Path: utzoo!utgpu!news-server.csri.toronto.edu!cs.utexas.edu!usc!snorkelwacker.mit.edu!ai-lab!life!burley
From: burley@geech.ai.mit.edu (Craig Burley)
Newsgroups: comp.benchmarks
Subject: Re: BYTE and benchmarks (anecdote)
Message-ID: <BURLEY.91Jan15092556@geech.ai.mit.edu>
Date: 15 Jan 91 14:25:56 GMT
References: <EACHUS.91Jan8114647@aries.linus.mitre.org>
	<1991Jan09.171216.21923@convex.com> <josef.663497368@ugum01>
	<1991Jan14.202646.5677@murdoch.acc.Virginia.EDU>
Sender: news@ai.mit.edu
Distribution: comp
Organization: Free Software Foundation 545 Tech Square Cambridge, MA 02139
Lines: 62
In-reply-to: gl8f@astsun.astro.Virginia.EDU's message of 14 Jan 91 20:26:46 GMT

In article <1991Jan14.202646.5677@murdoch.acc.Virginia.EDU> gl8f@astsun.astro.Virginia.EDU (Greg Lindahl) writes:

   Silly me.
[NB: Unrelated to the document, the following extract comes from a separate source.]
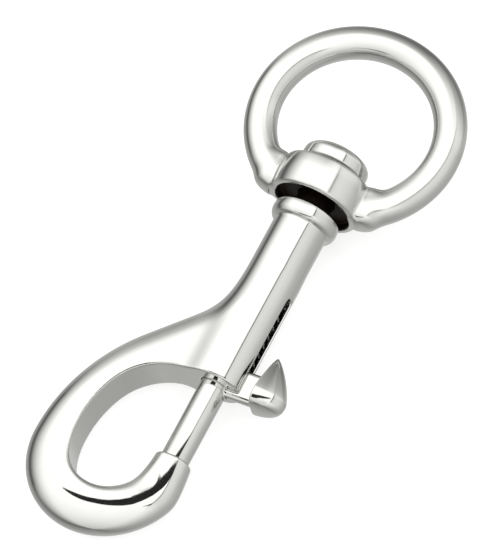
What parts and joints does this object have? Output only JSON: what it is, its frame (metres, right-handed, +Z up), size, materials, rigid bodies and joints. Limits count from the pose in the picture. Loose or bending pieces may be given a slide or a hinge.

I propose we use the "infinite loop" benchmark instead of
   SPEC.

At my last job, I did some work on the ROM-based microcode, primarily
optimizing for space and, sometimes, speed, so new features could be
added to the ROM.

One thing I made smaller and, therefore, faster, was the idle loop.
It had half the instructions of the previous version yet worked as
well.

Since the idle loop accounted for 99.99% of the execution profile of
these machines, I reported to management that I had singlehandedly
improved system performance by a factor of two!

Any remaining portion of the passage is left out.